Re: Double free of struct sk_buff reported by SLAB_CONSISTENCY_CHECKS with init_on_free

From: Vlastimil Babka
Date: Tue Nov 05 2019 - 10:02:29 EST


On 11/5/19 3:32 PM, Thibaut Sautereau wrote:
> On Tue, Nov 05, 2019 at 10:00:39AM +0100, Vlastimil Babka wrote:
>> On 11/4/19 6:03 PM, Thibaut Sautereau wrote:
>>> The BUG only happens when using `slub_debug=F` on the command-line (to
>>> enable SLAB_CONSISTENCY_CHECKS), otherwise the double free is not
>>> reported and the system keeps running.
>>
>> You could change slub_debug parameter to:
>> slub_debug=FU,skbuff_head_cache
>>
>> That will also print out who previously allocated and freed the double
>> freed object. And limit all the tracking just to the affected cache.
>
> Thanks, I did not know about that.
>
> However, as kind of expected, I get a BUG due to a NULL pointer
> dereference in print_track():

Ah, I didn't read properly your initial mail, that there's a null
pointer deference during the consistency check.

...

>>>
>>> Bisection points to the following commit: 1b7e816fc80e ("mm: slub: Fix
>>> slab walking for init_on_free"), and indeed the BUG is not triggered
>>> when init_on_free is disabled.
>>
>> That could be either buggy SLUB code, or the commit somehow exposed a
>> real bug in skbuff users.
>
> Right. At first I thought about some incompatibility between
> init_on_free and SLAB_CONSISTENCY_CHECKS, but in that case why would it
> only happen with skbuff_head_cache?

That's curious, yeah.

> On the other hand, if it's a bug in
> skbuff users, why is the on_freelist() check in free_consistency_check()
> not detecting anything when init_on_free is disabled?

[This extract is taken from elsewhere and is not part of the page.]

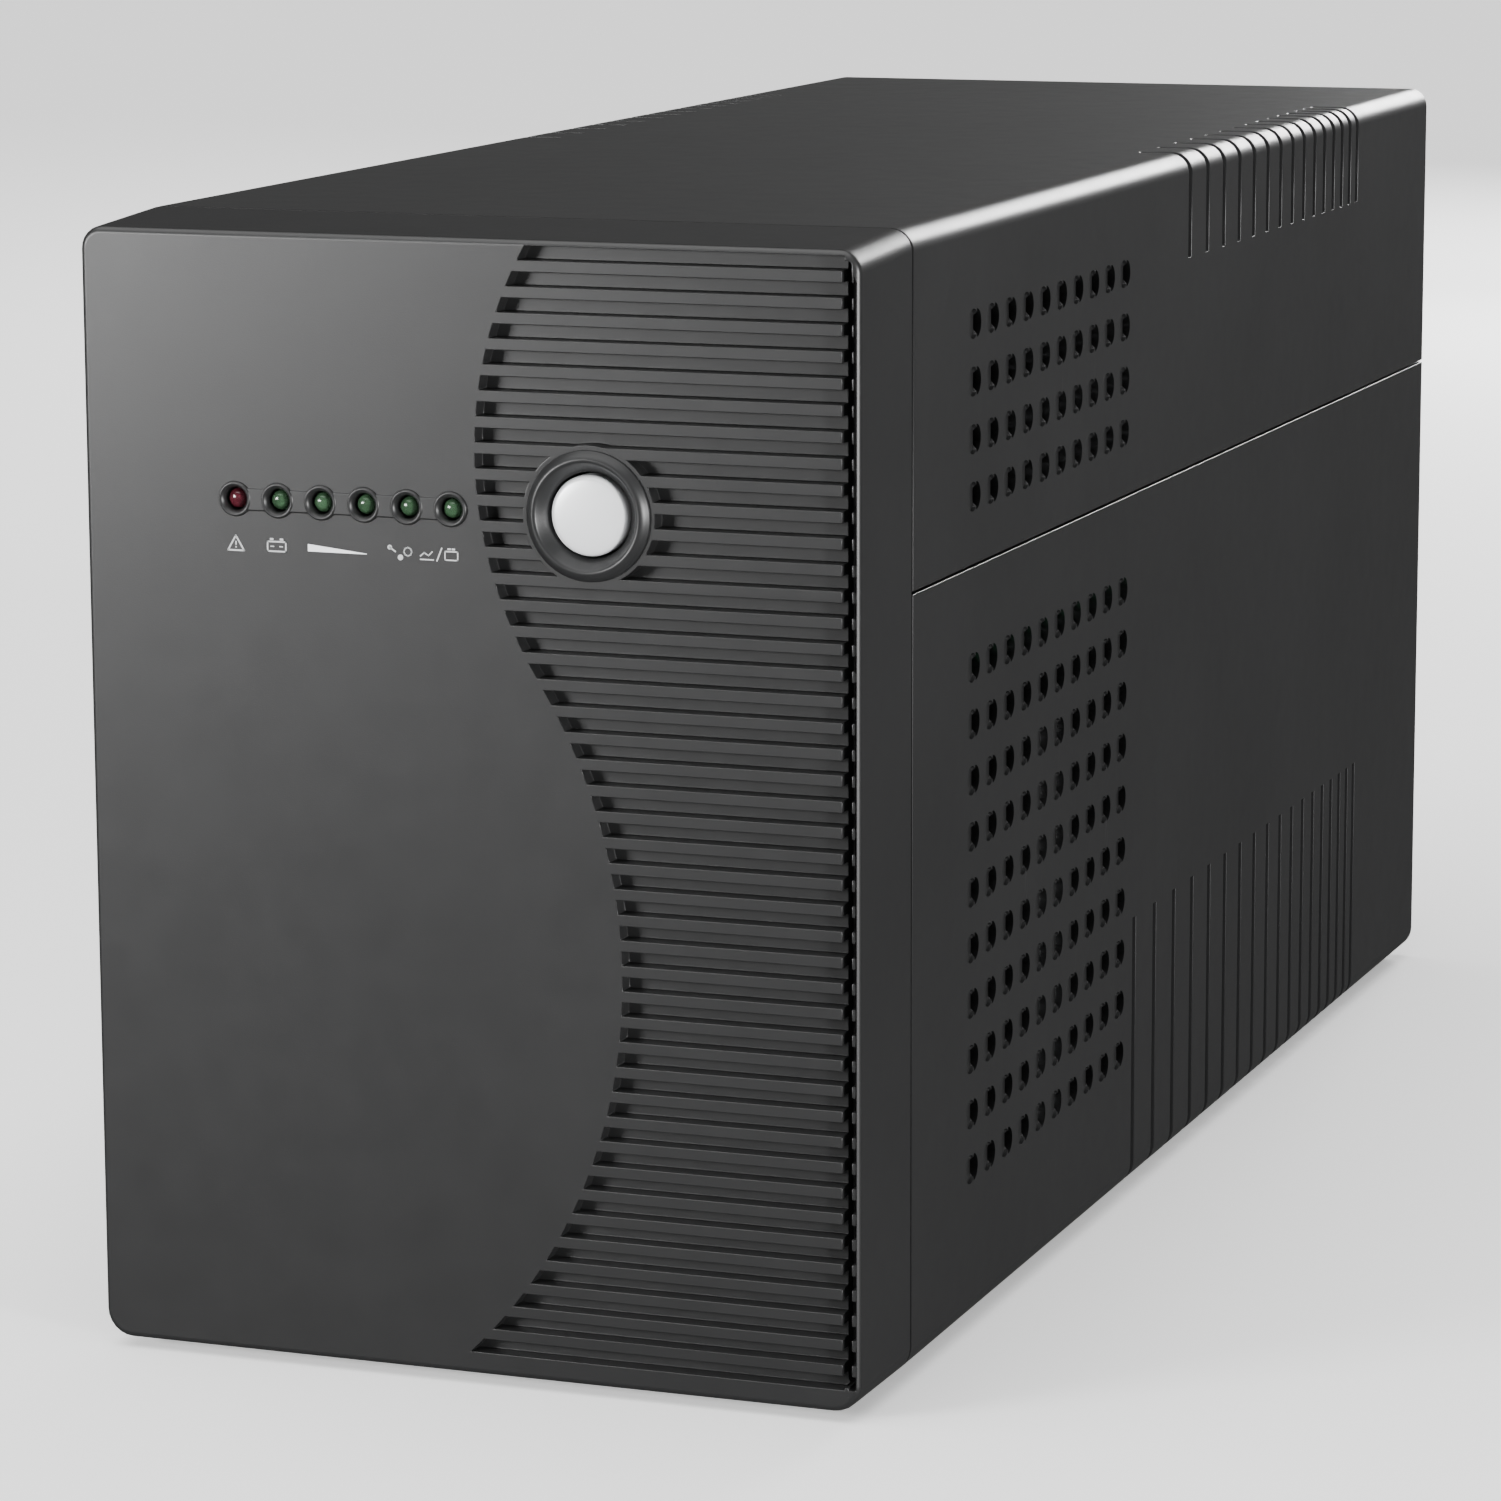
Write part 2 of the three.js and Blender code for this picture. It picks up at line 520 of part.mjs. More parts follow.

I vaguely suspect the code in the commit 1b7e816fc80e you bisected,
where in slab_free_freelist_hook() in the first iteration, we have void
*p = NULL; and set_freepointer(s, object, p); will thus write NULL into
the freelist. Is is the NULL we are crashing on? The code seems to
assume that the freelist is rewritten later in the function, but that
part is only active with some CONFIG_ option(s), none of which might be
enabled in your case?
But I don't really understand what exactly this function is supposed to
do. Laura, does my theory make sense?

Thanks,
Vlastimil